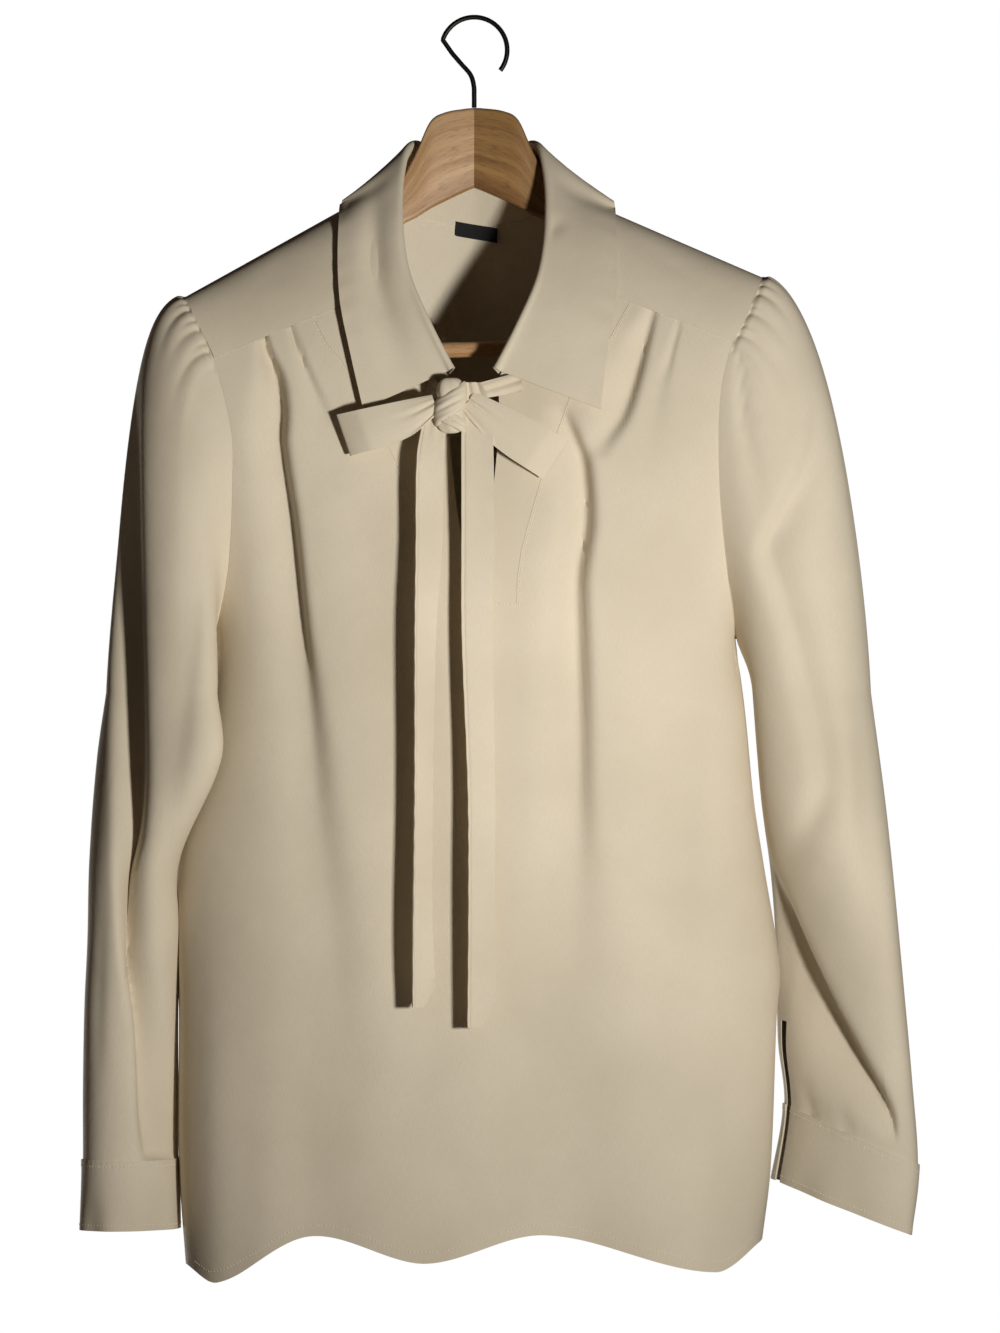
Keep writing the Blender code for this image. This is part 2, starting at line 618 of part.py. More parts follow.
def bow_loop(name, table):
    """Flattened loop: a band that leaves the knot behind, turns at its end and comes back in front."""
    x_at, z_at, half_at = (curve(table, "t", column) for column in ("x", "z", "half"))
    start, end = Vector((x_at(0), 0, z_at(0))), Vector((x_at(1), 0, z_at(1)))
    up = Vector((0, 1, 0)).cross(end - start).normalized()
    if up.z < 0:
        up = -up
    rows = []
    for i in range(15):
        turn = math.pi * i / 14
        t = 1 - abs(math.cos(turn))**1.4
        open_half = mix(LOOP_OPEN.x, LOOP_OPEN.y, math.sin(math.pi * t * 0.55))
        layer = math.cos(turn) / max(abs(math.cos(turn)), 0.35)
        centre = Vector((x_at(t), KNOT.y + 1.0 + open_half * layer, z_at(t)))
        rows.append([centre + up * half_at(t) * place for place in (-1, -0.5, 0, 0.5, 1)])
    inward = side_of(end.x - start.x) > 0
    return wall(name, rows if inward else [row[::-1] for row in rows], TIE_WALL, crepe())


def tie_tail(name, table):
    """Hanging end of the tie, turned about its length as it falls."""
    x_at, half_at, turn_at = (curve(table, "z", column) for column in ("x", "half", "turn"))
    top, low = table[0].z, table[-1].z
    rows = []
    for i in range(19):
        z = mix(top, low, i / 18)
        angle = math.radians(turn_at(z))
        clear = min(front_y(x_at(z) + shift, z) for shift in (-12, 0, 12))
        y = min(clear - TIE_ROOM - half_at(z) * abs(math.sin(angle)), TIE_BACK_Y)
        centre = Vector((x_at(z), y, z))
        across = Vector((math.cos(angle), -math.sin(angle), 0)) * half_at(z)
        tip = Vector((0, 0, TIP_RISE if i == 18 else 0))
        rows.append([centre + across * place + tip * max(place, 0) for place in (-1, -0.33, 0.33, 1)])
    return wall(name, rows[::-1], TIE_WALL, crepe())


def tie_knot():
    """Knot, a rounded lump drawn in across its middle."""
    rows = []
    for j in range(1, 10):
        polar = math.pi * j / 10
        waist = 1 - 0.12 * math.exp(-((polar - math.pi / 2) / 0.35)**2)
        row = []
        for i in range(14):
            angle = 2 * math.pi * i / 14
            ridge = 1 + 0.06 * math.cos(4 * angle + polar * 2)
            reach = math.sin(polar)**0.7 * waist * ridge
            offset = Vector((reach * math.cos(angle), reach * math.sin(angle), -math.cos(polar)))
            row.append(KNOT + offset * KNOT_SIZE)
        rows.append(row)
    return solid("tie_knot", rows, crepe())


def tie_neck(side, name):
    """Stretch of the tie between the front neck edge and the knot."""
    x_at, z_at, half_at = (curve(TIE_NECK[side], "t", column) for column in ("x", "z", "half"))
    rows = []
    for i in range(6):
        t = i / 5
        row = []
        for place in (-1, 0, 1):
            x, z = x_at(t), z_at(t) + place * half_at(t)
            y = mix(plain_front_y(abs(x), z) - TIE_NECK_ROOM, TIE_BACK_Y, smooth_step(t))
            row.append(Vector((x, y, z)))
        rows.append(row)
    return wall(name, rows if side < 0 else [row[::-1] for row in rows], TIE_WALL, crepe())


def neck_label():
    """Plain label that hangs from the back neck seam, inside."""
    rows = []
    for z in (-147.5, -141, -134.5):
        row = [Vector((x, back_y(x, z) - 2.2, z)) for x in (-12, -3, 6, 15)]
        rows.append(row)
    return wall("neck_label", rows, 0.8, material("label_black", (0.01, 0.01, 0.012), 0.7))


def arm_y(x):
    """Middle of the arms: straight at the mitre, then under the shoulder ridge."""
    return mix(-0.2 * abs(x), shoulder_y(x), smooth_step((abs(x) - 25) / 30))


def hanger_arm(side, name):
    """One arm, a plank with eased edges that comes forward; its flat inner end is the mitred joint."""
    rows = []
    for row in ARM:
        x = side * row.x
        top, bottom = row.top + TILT * x, row.bottom + TILT * x
        y = arm_y(x)
        half, ease = ARM_THICK / 2, ARM_EASE
        section = ((-half, bottom + ease), (-half, top - ease), (-half + ease, top), (half - ease, top),
                   (half, top - ease), (half, bottom + ease), (half - ease, bottom), (-half + ease, bottom))
        rows.append([Vector((x, y + dy, z)) for dy, z in section])
    return solid(name, rows, oak())


def hanger_bar():
    ends = [Vector((x, arm_y(BAR_END_X), BAR_Z + TILT * x)) for x in (-BAR_END_X, BAR_END_X)]
    return tube("hanger_bar", ends, BAR_RADIUS, 16, oak())


def hanger_hook():
    """Wire hook: a stem that leans left, then an arc over the rail."""
    centre = Vector((0, 0, -HOOK_RADIUS))
    reach = HOOK_RADIUS + WIRE_RADIUS
    arc = [math.radians(mix(162, -38, i / 16)) for i in range(17)]
    path = list(HOOK_STEM) + [centre + Vector((math.cos(a), 0, math.sin(a))) * reach for a in arc]
    return tube("hanger_hook", path, WIRE_RADIUS, 8, material("dark_wire", (0.05, 0.05, 0.05), 0.4, 1.0))


def main():
    for thing in list(bpy.data.objects):
        bpy.data.objects.remove(thing, do_unlink=True)
    front()
    back()
    for side, word in ((-1, "left"), (1, "right")):
        sleeve(side, f"sleeve_{word}")
        cuff(side, f"cuff_{word}")
        hanger_arm(side, f"hanger_arm_{word}")
        tie_neck(side, f"tie_neck_{word}")
    collar()
    tie_knot()
    bow_loop("bow_loop_left", LOOP_LEFT)
    bow_loop("bow_loop_right", LOOP_RIGHT)
    tie_tail("tie_tail_left", TAIL_LEFT)
    tie_tail("tie_tail_right", TAIL_RIGHT)
    neck_label()
    hanger_bar()
    hanger_hook()


main()
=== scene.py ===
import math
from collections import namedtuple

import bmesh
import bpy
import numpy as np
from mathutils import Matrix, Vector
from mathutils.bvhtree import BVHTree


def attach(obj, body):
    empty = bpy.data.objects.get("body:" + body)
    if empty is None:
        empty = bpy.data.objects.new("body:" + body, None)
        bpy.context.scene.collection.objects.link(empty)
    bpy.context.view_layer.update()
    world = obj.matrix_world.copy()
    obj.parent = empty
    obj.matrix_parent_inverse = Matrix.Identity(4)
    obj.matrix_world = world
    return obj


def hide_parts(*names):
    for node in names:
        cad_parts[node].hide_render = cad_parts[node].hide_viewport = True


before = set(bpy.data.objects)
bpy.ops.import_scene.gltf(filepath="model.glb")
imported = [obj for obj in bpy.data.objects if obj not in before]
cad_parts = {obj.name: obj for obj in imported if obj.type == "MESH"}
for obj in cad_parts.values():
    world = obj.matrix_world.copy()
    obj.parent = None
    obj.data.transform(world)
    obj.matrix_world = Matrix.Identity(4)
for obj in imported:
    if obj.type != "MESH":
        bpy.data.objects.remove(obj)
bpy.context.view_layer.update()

# %% [markdown]
# # A tie neck blouse on a wooden hanger
#
# The object is a beige crepe blouse: front, back cut on over the shoulders, gathered sleeves with
# cuffs, a pointed collar and a tied bow. It hangs on an oak hanger. Every panel here is a thin
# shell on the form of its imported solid. It gets the finer folds, creases, stitches and finish
# that a plain solid leaves out. A cloth simulation could drape the panels, but the folds have to
# lie where the real ones do, so they are placed from short tables.
#
# Lengths in the tables are millimetres. Left and right are the viewer's. The front faces -Y.

MM = 0.001

# %% [markdown]
# ## Camera, floor and light
#
# The blouse is seen from straight in front, from far enough away that it hardly narrows with
# depth. A long lens would do the same, and the distance is what sets the perspective. The light
# is one small soft box from the right, a little low, with a weak warm fill: that is what gives
# the crisp dark shadows to the left of the collar and the tails. A soft box behind lights only
# what faces away from the camera.

# %% Camera
VIEW_CENTRE = Vector((0.0169, -0.034, -0.4231))
VIEW_DISTANCE = 5.5
VIEW_HEIGHT = 0.8665      # metres of the object from the picture's top to its bottom


def placed(name, data):
    """New object in the scene."""
    thing = bpy.data.objects.new(name, data)
    bpy.context.collection.objects.link(thing)
    return thing


camera_data = bpy.data.cameras.new("camera")
camera_data.sensor_fit = "VERTICAL"
camera_data.sensor_height = 24.0
camera_data.sensor_width = 24.0
camera_data.lens = camera_data.sensor_height / VIEW_HEIGHT * VIEW_DISTANCE
camera = placed("camera", camera_data)
camera.location = VIEW_CENTRE + Vector((0, -VIEW_DISTANCE, 0))
camera.rotation_euler = (math.pi / 2, 0, 0)
bpy.context.scene.camera = camera


# %% A small function that adds a node
def node(tree, kind, inputs=(), **settings):
    """Adds a node, with its settings, and sets or links its inputs by name or number."""
    made = tree.nodes.new(kind)
    for name, value in settings.items():
        setattr(made, name, value)
    for name, value in dict(inputs).items():
        socket = made.inputs[name]
        if isinstance(value, bpy.types.NodeSocket):
            tree.links.new(value, socket)
        else:
            socket.default_value = value
    return made


def linear(hex_color):
    """Linear colour of an sRGB hex value."""
    def channel(value):
        return value / 12.92 if value <= 0.04045 else ((value + 0.055) / 1.055) ** 2.4
    return tuple(channel(int(hex_color[i:i + 2], 16) / 255) for i in (1, 3, 5)) + (1.0,)


# %% Light, floor and background
FLOOR_Z, FLOOR_RADIUS, FLOOR_CORNERS = -1.6, 3.0, 64
KEY_TURN = math.radians(26)
KEY_RISE = math.radians(-8)
KEY_AIM = Vector((0.0, -0.05, -0.36))
KEY_WAY = Vector((math.sin(KEY_TURN) * math.cos(KEY_RISE), -math.cos(KEY_TURN) * math.cos(KEY_RISE),
                  math.sin(KEY_RISE)))
FILL_WAY = Vector((-0.8, -0.8, 0.2)).normalized()
REAR_WAY = Vector((-0.5, 1.0, -0.25)).normalized()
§
• EXERCISE: Write out each line exactly as it appears, from the line with "for side, word" up to and including the line with "if empty is".

• RESPONSE FOR THIS EXERCISE:
    for side, word in ((-1, "left"), (1, "right")):
        sleeve(side, f"sleeve_{word}")
        cuff(side, f"cuff_{word}")
        hanger_arm(side, f"hanger_arm_{word}")
        tie_neck(side, f"tie_neck_{word}")
    collar()
    tie_knot()
    bow_loop("bow_loop_left", LOOP_LEFT)
    bow_loop("bow_loop_right", LOOP_RIGHT)
    tie_tail("tie_tail_left", TAIL_LEFT)
    tie_tail("tie_tail_right", TAIL_RIGHT)
    neck_label()
    hanger_bar()
    hanger_hook()


main()
=== scene.py ===
import math
from collections import namedtuple

import bmesh
import bpy
import numpy as np
from mathutils import Matrix, Vector
from mathutils.bvhtree import BVHTree


def attach(obj, body):
    empty = bpy.data.objects.get("body:" + body)
    if empty is None:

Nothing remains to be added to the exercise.